【現代語訳】

 あの方のご様子にもますます大変だとお思いになったので、あきれるほどの算段をしてお出かけになった。京では「友待つ(後から降る雪を待ち顔に消え残っている)」というほどの雪が、山深く入って行くにつれて、だんだんと深く積もって道を埋めていた。いつもより難儀な、人影も稀な細道を分け入っておいでになるときは、お供の人も泣き出したいほど恐ろしく、厄介なことが起こる場合まで心配する。

案内役の大内記は式部少輔を兼官していた。どちらの官も重々しくしていなければならない官職であるが、とても似合わしく指貫の裾を引き上げたりしている姿はおかしかった。
 あちらでは、いらっしゃるという知らせはあったが、

「このような雪ではまさか」と気を許していたところに、夜が更けてから右近に到着の旨を伝えた。

「なんとまあ深いお志」と、女君までが感動した。右近は、

「どのようになっておしまいになるお身の上であろうか」と、一方では心配だが、今夜は人目を憚る気持ちも忘れてしまいそうだ。お断りするすべもないので、同じように親しくお思いになっている若い女房で、思慮も浅くない者と相談して、
「大変に困りましたこと。心を合わせて、秘密にしてください」と言ったのであった。

一緒になってお入れ申し上げる。道中で雪にお濡れになった薫物の香りが、あたりせましと匂うのも、困ってしまいそうだが、あの方のご様子に似せて、ごまかしたのであった。

 

《作文の会の折の、薫の「衣かたしき」と口ずさんでいた心の深さに加えて、彼の「少し老成した態度や心配りなどは、特別に作り出したような、上品な男の手本」という貴公子ぶりに、匂宮は「ますます大変だとお思いになっ」て、すっかり自信を無くして心配になって来ました。

 彼は意を決して、再び宇治に実力行使に向かうことにします。

 しかし思い立って出てはきたものの、道中はこれまでにも増して難儀な雪の細道、都の優雅な暮らしから出てきた匂宮はもちろん、多少のことには慣れているはずの「お供の人も泣き出したいほど」で、おまけに前回匂宮が嘘として語った盗賊の心配までしなくてはなりません。

 すっかり案内として定着させられた内記は、学者としてしかつめらしく宮仕えをする身なのに、後の出世のことを考えれば、今はその役廻りに相応しく「指貫の裾を引き上げたりして」懸命の奉仕です。

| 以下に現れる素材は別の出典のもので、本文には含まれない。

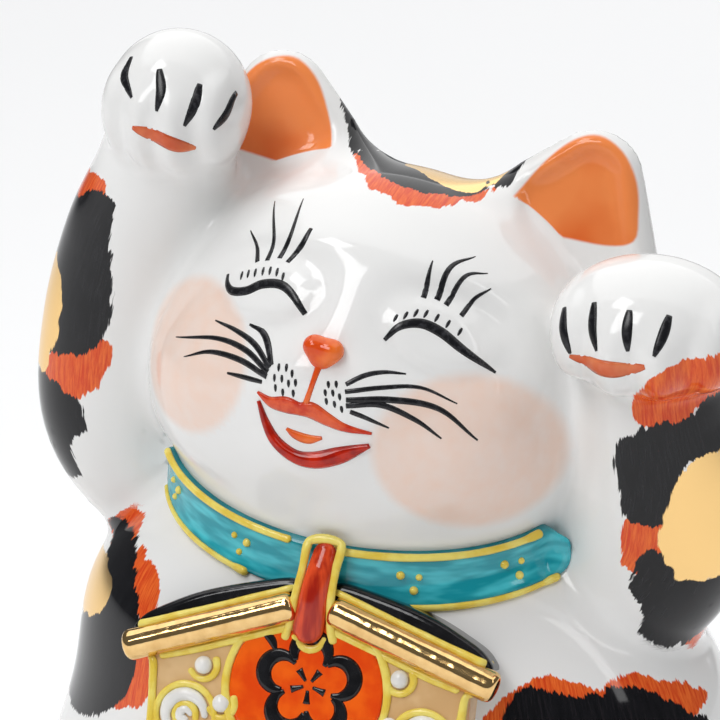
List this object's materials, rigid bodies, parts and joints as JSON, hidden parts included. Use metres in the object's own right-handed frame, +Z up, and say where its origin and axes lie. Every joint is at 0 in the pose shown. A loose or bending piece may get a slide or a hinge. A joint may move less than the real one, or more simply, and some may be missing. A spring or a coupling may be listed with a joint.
{
  "type": "beckoning cat figurine",
  "caption": "Seated porcelain lucky cat with both front paws raised, a collar and a votive plaque on its chest, hollow cast, standing on a flat foot ring.",
  "frame": {"origin": "centre of the foot ring, on the plane that the figurine stands on", "axes": "+Z up, -Y the way the cat faces, +X the cat's left"},
  "size_m": [0.1379, 0.1125, 0.1839],
  "materials": {
    "porcelain": "clear gloss glaze over white porcelain, hand-painted in overglaze colours",
    "biscuit": "unglazed porcelain, matt",
    "nose_enamel": "glossy orange-red overglaze",
    "lip_enamel": "glossy red overglaze",
    "teal_enamel": "glossy translucent blue-green enamel",
    "yellow_enamel": "glossy trailed yellow enamel",
    "red_enamel": "glossy deep red enamel",
    "black_enamel": "glossy black enamel",
    "white_enamel": "glossy raised white enamel",
    "board_glaze": "glossy cream glaze",
    "sun_enamel": "glossy orange-red overglaze",
    "bright_gold": "fired bright gold, mirror polish"
  },
  "bodies": {
    "root": {"torso_casting": "porcelain", "head_casting": "porcelain", "right_arm_casting": "porcelain", "left_arm_casting": "porcelain", "right_ear": "porcelain", "left_ear": "porcelain", "tail": "porcelain", "base_slab": "biscuit", "nose": "nose_enamel", "upper_lip": "lip_enamel", "lower_lip": "lip_enamel", "tongue": "nose_enamel", "collar_band_front": "teal_enamel", "collar_band_back": "teal_enamel", "collar_trim_upper_right": "yellow_enamel", "collar_trim_upper_left": "yellow_enamel", "collar_trim_lower_right": "yellow_enamel", "collar_trim_lower_left": "yellow_enamel", "collar_trim_upper_back": "yellow_enamel", "collar_trim_lower_back": "yellow_enamel", "collar_dots": "yellow_enamel", "hanger_strap": "red_enamel", "hanger_outline": "yellow_enamel", "gold_bar_right": "bright_gold", "gold_bar_left": "bright_gold", "eave_right": "black_enamel", "eave_left": "black_enamel", "plaque_board": "board_glaze", "sun_disc": "sun_enamel", "sun_rim": "yellow_enamel", "board_rim": "yellow_enamel", "pearls": "white_enamel", "pearl_cups": "yellow_enamel", "scrolls_white": "white_enamel", "scrolls_yellow": "yellow_enamel", "blossom_motif": "black_enamel"}
  },
  "joints": []
}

 迎えた浮舟の側はよもやの訪れに驚くやら嬉しいやら、また薫のことを思えばこんなふうなことを受けていて末には「どのようになっておしまいになるお身の上であろうか」という心配やらもあるのですが、もちろんお断りなどできるはずもなく、また浮舟ご本人が「なんとまあ深いお志(原文・あさましうあはれ)」と心を打たれているとあって、迎えるしかありません。

 しかしあくまでも秘密のこと、周囲には薫の訪れということにしなくてはなりませんから、右近はそこを手抜かりなく、対応は自分と信頼できる女房一人、宮の匂いは薫のものということにして、万事の手配をします。

 ところで、ここに出てくる「若い女房」は次の段では「侍従」と呼ばれていて、薫が浮舟を宇治に連れて来た時に(東屋の巻第六章第五段)車に同乗した人のようですが、以後、右近とともに物語の中で大きな役割を担うことになります。ちょっと先回りになりますが、この二人について、『講座』所収「浮舟物語の家司・女房たちの役割」(沢田正子著)が「通常二人の女房といえばどちらも似たようなもので、双方の登場場面を入れ替えてもほぼ通用することが多いが、ここでは二人の個性、性情が描き分けられ、役割分担も明らかであり、まったく別の人格として造形されている」と語っていて、読むにつれてなるほどと思われます。

 なお同書は前の匂宮来訪の後、「右近はなぜ早急に乳母や母君に事実を告げ大人たちの知恵を借りようとしなかったのか」という疑問を呈しています。確かにそうしていればあるいは今回のこのことはなかったのかも知れないのですが、同書自身が言うように、あの時「右近は自らの過失(宮を薫と誤ったこと)に気を取られ、女君の運命の行くえを見失っていた」ということなのでしょう。